** BEGIN **

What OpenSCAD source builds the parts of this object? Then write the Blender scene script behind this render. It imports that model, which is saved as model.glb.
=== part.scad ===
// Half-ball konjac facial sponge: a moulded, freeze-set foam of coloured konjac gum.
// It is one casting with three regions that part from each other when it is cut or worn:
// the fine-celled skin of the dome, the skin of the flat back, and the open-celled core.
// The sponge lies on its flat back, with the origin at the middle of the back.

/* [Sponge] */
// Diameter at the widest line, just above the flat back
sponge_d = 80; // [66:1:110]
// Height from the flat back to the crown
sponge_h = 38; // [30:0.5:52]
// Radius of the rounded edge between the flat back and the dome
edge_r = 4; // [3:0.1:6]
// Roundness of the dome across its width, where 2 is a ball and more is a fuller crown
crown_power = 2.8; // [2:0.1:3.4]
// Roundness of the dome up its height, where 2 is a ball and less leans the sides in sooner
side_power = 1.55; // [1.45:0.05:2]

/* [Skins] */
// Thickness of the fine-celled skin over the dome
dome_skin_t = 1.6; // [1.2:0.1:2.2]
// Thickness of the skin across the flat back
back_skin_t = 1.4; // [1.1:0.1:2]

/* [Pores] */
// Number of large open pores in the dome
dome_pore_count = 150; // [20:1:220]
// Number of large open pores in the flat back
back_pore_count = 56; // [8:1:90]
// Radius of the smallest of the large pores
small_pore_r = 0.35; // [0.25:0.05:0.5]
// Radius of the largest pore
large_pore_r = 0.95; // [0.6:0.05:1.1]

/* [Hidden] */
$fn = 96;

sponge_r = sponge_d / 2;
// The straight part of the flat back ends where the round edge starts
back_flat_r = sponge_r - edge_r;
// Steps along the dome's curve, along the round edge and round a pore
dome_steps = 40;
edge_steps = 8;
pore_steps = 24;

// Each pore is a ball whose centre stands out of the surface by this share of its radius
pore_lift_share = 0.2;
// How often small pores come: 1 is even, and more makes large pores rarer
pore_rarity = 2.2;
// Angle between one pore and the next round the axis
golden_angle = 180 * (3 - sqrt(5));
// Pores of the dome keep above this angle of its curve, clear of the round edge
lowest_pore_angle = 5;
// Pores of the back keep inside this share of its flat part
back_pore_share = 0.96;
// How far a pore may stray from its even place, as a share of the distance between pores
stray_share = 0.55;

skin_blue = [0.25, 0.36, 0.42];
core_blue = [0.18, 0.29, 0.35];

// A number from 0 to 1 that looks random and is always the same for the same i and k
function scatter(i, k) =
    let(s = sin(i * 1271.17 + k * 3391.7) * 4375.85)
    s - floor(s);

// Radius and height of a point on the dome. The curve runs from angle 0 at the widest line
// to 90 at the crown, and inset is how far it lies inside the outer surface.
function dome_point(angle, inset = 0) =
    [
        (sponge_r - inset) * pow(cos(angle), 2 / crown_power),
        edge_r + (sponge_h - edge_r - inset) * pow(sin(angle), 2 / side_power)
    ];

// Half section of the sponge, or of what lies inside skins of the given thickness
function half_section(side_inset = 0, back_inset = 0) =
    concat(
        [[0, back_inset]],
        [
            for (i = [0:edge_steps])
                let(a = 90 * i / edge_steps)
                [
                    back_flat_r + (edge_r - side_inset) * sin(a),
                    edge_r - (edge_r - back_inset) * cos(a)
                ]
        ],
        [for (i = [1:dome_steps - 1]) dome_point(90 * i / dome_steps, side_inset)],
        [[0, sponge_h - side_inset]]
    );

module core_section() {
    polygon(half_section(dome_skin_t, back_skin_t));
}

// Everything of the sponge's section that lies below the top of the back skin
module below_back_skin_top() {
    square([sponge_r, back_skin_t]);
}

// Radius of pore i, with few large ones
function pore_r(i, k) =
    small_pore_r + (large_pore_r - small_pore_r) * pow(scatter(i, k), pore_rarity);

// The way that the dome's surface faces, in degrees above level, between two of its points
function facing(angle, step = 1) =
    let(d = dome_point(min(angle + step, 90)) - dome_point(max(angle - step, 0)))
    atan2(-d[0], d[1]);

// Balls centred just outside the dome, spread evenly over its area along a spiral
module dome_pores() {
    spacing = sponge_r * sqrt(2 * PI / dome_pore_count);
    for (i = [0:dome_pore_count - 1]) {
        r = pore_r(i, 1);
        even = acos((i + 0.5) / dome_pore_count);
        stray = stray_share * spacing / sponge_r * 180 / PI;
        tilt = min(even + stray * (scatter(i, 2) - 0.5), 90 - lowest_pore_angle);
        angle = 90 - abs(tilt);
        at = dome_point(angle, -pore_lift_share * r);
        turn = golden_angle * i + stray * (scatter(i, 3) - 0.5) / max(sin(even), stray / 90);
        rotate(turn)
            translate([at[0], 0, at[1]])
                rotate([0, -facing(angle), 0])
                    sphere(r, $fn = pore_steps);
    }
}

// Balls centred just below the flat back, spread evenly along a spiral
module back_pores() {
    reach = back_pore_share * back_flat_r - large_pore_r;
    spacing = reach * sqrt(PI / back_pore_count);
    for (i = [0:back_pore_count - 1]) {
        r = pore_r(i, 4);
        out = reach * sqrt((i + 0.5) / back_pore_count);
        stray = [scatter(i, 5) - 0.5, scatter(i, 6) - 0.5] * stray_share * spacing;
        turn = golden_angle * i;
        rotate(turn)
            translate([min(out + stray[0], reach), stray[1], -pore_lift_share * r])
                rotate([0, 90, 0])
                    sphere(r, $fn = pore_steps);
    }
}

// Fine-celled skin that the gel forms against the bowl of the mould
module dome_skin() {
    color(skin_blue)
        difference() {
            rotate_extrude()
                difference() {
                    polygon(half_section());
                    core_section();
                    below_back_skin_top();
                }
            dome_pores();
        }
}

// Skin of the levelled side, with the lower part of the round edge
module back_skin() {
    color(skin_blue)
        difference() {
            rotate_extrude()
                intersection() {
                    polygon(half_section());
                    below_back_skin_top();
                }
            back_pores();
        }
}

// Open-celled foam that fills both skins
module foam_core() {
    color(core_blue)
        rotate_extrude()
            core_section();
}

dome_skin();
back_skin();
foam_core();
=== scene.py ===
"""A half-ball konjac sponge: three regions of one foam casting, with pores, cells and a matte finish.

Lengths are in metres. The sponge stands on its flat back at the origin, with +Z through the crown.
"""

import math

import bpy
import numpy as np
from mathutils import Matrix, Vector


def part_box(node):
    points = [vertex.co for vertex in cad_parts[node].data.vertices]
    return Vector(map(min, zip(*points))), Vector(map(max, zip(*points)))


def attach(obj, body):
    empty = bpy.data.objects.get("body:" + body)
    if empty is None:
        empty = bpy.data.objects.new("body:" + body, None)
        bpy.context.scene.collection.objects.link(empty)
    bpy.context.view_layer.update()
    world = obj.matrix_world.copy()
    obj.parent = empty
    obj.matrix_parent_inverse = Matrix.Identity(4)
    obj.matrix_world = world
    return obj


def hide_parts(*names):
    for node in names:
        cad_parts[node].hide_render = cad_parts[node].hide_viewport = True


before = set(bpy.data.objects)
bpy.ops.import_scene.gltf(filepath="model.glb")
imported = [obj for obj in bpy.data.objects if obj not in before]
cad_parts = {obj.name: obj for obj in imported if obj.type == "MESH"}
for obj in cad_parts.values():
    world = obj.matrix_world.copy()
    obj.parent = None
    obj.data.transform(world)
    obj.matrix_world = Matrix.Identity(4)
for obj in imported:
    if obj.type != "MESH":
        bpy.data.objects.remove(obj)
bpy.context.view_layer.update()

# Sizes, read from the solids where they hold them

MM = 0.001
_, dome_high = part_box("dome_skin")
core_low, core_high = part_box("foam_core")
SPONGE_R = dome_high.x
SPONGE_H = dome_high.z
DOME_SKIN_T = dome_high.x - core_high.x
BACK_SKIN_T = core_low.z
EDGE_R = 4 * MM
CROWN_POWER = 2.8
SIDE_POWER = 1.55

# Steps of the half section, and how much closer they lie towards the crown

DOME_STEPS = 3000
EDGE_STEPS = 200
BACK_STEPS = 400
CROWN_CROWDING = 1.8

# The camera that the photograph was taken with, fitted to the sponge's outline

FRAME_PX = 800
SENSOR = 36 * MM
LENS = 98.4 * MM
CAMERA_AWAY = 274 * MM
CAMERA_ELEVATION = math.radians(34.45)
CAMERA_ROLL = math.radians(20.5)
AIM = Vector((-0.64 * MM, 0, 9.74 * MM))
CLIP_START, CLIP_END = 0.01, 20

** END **

## [Description of the task]
Only the lines from the beginning of the material above through the line with "of the back." are wanted; extract them exactly.

## [Exercise result]
What OpenSCAD source builds the parts of this object? Then write the Blender scene script behind this render. It imports that model, which is saved as model.glb.
=== part.scad ===
// Half-ball konjac facial sponge: a moulded, freeze-set foam of coloured konjac gum.
// It is one casting with three regions that part from each other when it is cut or worn:
// the fine-celled skin of the dome, the skin of the flat back, and the open-celled core.
// The sponge lies on its flat back, with the origin at the middle of the back.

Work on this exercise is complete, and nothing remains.